The church is, or individual Christians are:

  • the new creation (2 Corinthians 5:17; Galatians 6:15; Colossians 3:10)

  • the spiritual seed (= offspring, descendants) of Abraham by incorporation into Christ (Romans 4:1-25; 9:6-33; Galatians 3:29; 4:21-31; Philippians 3:3)

  • the new Israel (Romans 9:6-33; 11:17-24; 2 Corinthians 6:16; 1 Peter 2:9-10)

  • the new temple (1 Corinthians 3:16; 6:19; 2 Corinthians 6:16; Ephesians 2:20-22).

The Mosaic law prefigured divine grace both positively and negatively (John 1:17; Colossians 2:17; Galatians). The Deluge (Noah’s flood) stands for the Last Judgment (Matthew 24:37-39 par.) and for baptism (1 Peter 3:20-21). The passage through the Red Sea and the rite of circumcision foreshadowed baptism (1 Corinthians 10:2; Colossians 2:11-12).

Jerusalem stands for the celestial city (Galatians 4:26; Hebrews 12:22; Revelation 21:1-22:5). Entrance into Canaan prefigures the entrance of Christians into heavenly rest (Hebrews 3:18-4:13). And proclamation of the gospel to all people fulfills God’s promise to Abraham and prophetic predictions of Gentile salvation (Acts 2:17-21; 3:25; 13:47; 15:16-18; Romans 15:9-12, 21).

Text-Plots and Testimony Books#

It is worth noting that the pursuit of these themes kept New Testament writers from atomizing the Old Testament. C. H. Dodd pointed out that they drew most of their fulfillment-quotations from a rather limited set of Old Testament passages (“text-plots”) considered especially relevant to the new age. Perhaps the early Christians also drew up manuals of Old Testament proof texts, called “testimony books” by modern scholars.

Something like a testimony book has appeared among the Dead Sea Scrolls, but of course it is not Christian in orientation. Apparently the early church learned a new and holistic way of interpreting the Old Testament from Jesus himself (compare Luke 24:27).

Textual Traditions#

The Septuagint provided a textual base for most of the Old Testament quotations, but variations are often evident. Matthew in particular appears to have utilized the Hebrew text of the Old Testament, the Targums, and other textual traditions in addition to the Septuagint.

Historicity#

Sometimes it is argued that the early Christians massively invented incidents in the life of Jesus to obtain “fulfillments” of supposed messianic prophecies. It is true that the evangelists often borrow Old Testament phraseology in describing the events of Jesus’ career. But the allusions to Old Testament texts are usually far too fleeting for those texts to have formed the basis of free invention of dominical tradition.

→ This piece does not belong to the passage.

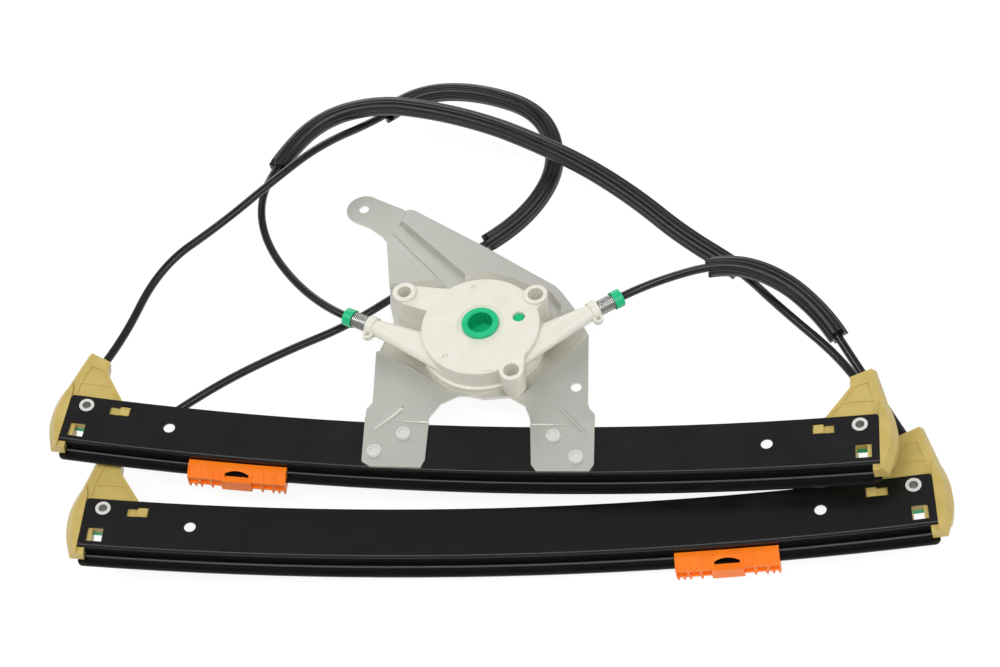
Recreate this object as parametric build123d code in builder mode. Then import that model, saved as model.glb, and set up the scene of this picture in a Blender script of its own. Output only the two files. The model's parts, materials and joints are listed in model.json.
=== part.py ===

Furthermore, many of the quoted Old Testament passages are so obscure that they could hardly have been the source for corruption of that tradition. The Old Testament quotations appear to be later additions to the tradition concerning Jesus. The tradition came first, the recognition of correspondences to ancient prophecy and typology later.

Summary#

Very early church tradition ascribes the Gospel of Matthew to the Apostle Matthew. Some features of the Gospel comport with this ascription.

Many scholars put the date of writing in the last quarter of the first century; but distinctively Matthean material—for example, the business of the temple tax and the relative prominence of Sadducees—favors a date before A.D. 70. The introductory formula, “From that time on Jesus began to,” divides Matthew’s narrative into three sections (see 4:17; 16:21); and the concluding formula, “When Jesus had finished,” gives a fivefold structure to Jesus’ discourses (see 7:28; 11:1; 13:53; 19:1; 26:1).

Lending a heavily Jewish Christian tone are such features as an emphasis on fulfillment of the Old Testament, the portrayal of Jesus as a lawgiver like Moses, and the necessity of good works in knowledgeable obedience to Jesus’ commands. Given Matthew’s emphases, we may infer that his intended audience consisted of a church or churches populated with false as well as true disciples of Jesus and tempted because of persecution to compromise their Christian testimony, to recant their Christian profession, and even to betray each other to their persecutors.

So Matthew, writing perhaps in Antioch, Syria, warns against such compromise, recantation, and betrayal and urges the use of flight from persecution as an opportunity to make disciples of all the nations.